69. Sqrt(x)

LeetCode 69. Sqrt(x)

Description

Given a non-negative integer x, compute and return the square root of x.

Since the return type is an integer, the decimal digits are truncated , and only the integer part of the result is returned.

Example 1:

Input: x = 4
Output: 2

Example 2:

Input: x = 8
Output: 2
Explanation: The square root of 8 is 2.82842..., and since the decimal part is truncated, 2 is returned.

Constraints:

• 0 <= x <= 2^31 - 1

Tags

Math, Binary Search

Solution

Perform Binary Search between 0 and x/2+1 (for x=1). If x is not a perfect square number, i.e., we cannot find mid^2 == x, we evaluate if the square of the right pointer is smaller than x first, then check the left one.

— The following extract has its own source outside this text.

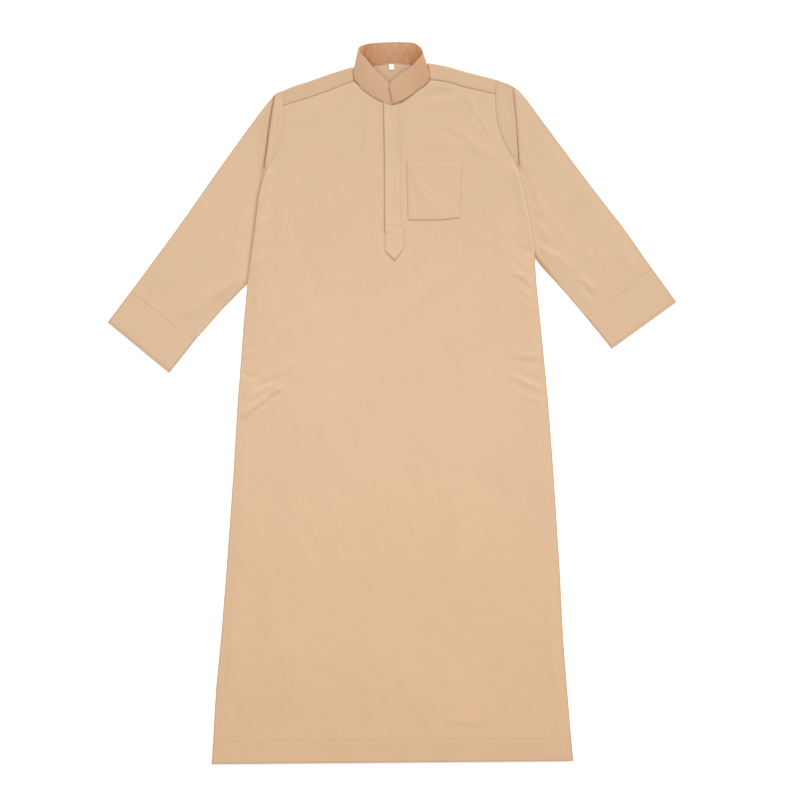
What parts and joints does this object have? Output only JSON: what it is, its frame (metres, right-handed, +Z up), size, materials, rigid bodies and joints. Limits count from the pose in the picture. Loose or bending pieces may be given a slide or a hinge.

The reason is we have to find the maximum value whose square is no greater than x.

Complexity

• Time complexity: $O(\log(x))$

• Space complexity: $O(1)$

Code

func mySqrt(x int) int {
	l, r := 0, x/2+1
	for l+1 < r {
		mid := l + (r-l)/2
		square := mid * mid
		if square == x {
			return mid
		}
		if square < x {
			l = mid
		} else {
			r = mid
		}
	}
	if r*r <= x {
		return r
	}
	return l
}